The facility was due to be nonoperational for two months over August and September. However private ship repair company, Dormac Marine and Engineering, discovered additional work was required on the Africa Mercy’s shaft during a routine repair and survey exercise at the TNPA-owned dry dock. Parts had to be sourced from overseas and the vessel departed from the dock on August 18 instead of July 31.  

 

The two-month nonoperational period at the dock has now been adjusted to start from August 19 – when appointed contractor Channel Construction took full occupation of the dock – to October 20. The expected completion date of the caisson repair project has also moved from November to mid-December.

 

Durban port manager Moshe Motlohi said, “This was an unforeseen delay, however we remain committed to adhering to the adjusted project schedule for our caisson repair and are working to minimise any further impact on the ship repair industry.”

 

The 90-year old Durban dry dock is undergoing the third and final phase of a comprehensive repair program on its 35 metre long, 900 ton steel caisson which was deemed unsafe and in need of repair.

 

Channel Construction is working alongside managing contractor, Sebata Group, which is overseeing the caisson repair project, with technical expertise and quality assurance provided by a team including KwaZulu-Natal’s only naval architecture firm, Naval Africa.

 

The company is working 24 hour shifts with the majority of the work being carried out offsite at the contractor’s Bayhead workshop.
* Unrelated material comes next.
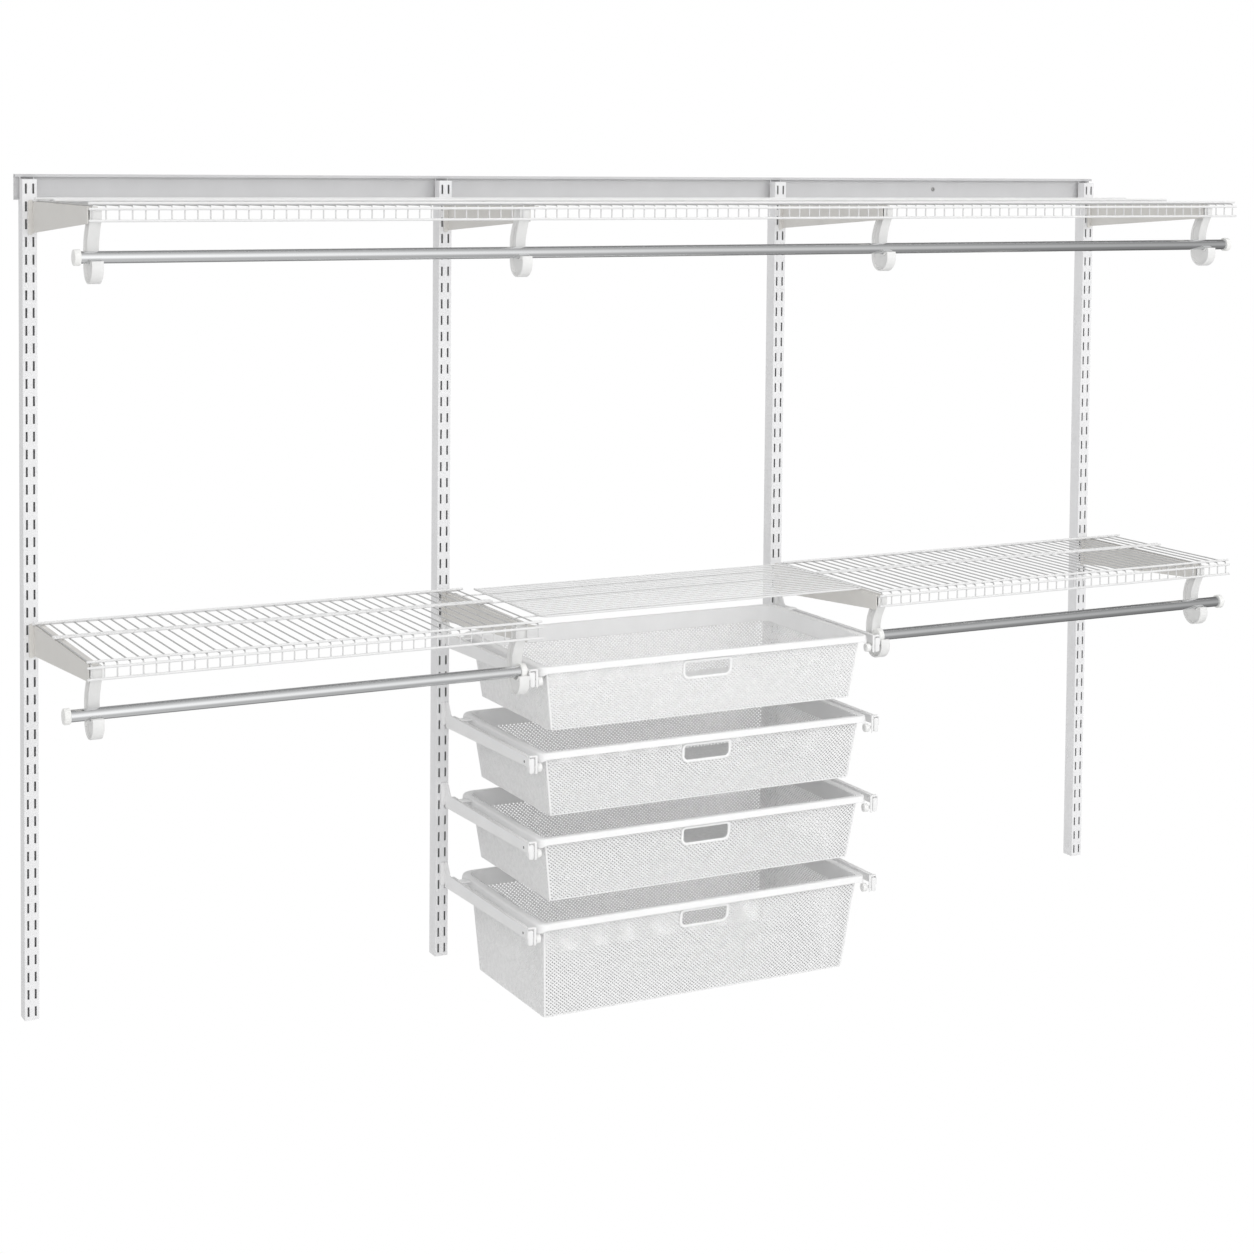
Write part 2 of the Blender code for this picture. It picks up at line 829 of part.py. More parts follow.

Work includes demolition and waste disposal, structural repair, welding, modification and replacement of structural members and plates, design and fabrication certification, commissioning and final handover. 

 

The outer caisson repair project forms part of TNPA’s large-scale repair program for the dry dock. The authority has accelerated planned refurbishments of existing ship repair facilities at its ports in line with the South African government’s Operation Phakisa initiative which aims to unlock the economic potential of South Africa’s oceans. Under Transnet’s Market Demand Strategy, the plans are a key aspect of TNPA’s R35 billion-plus investments into port infrastructure, capacity and maintenance over seven years ending 2019.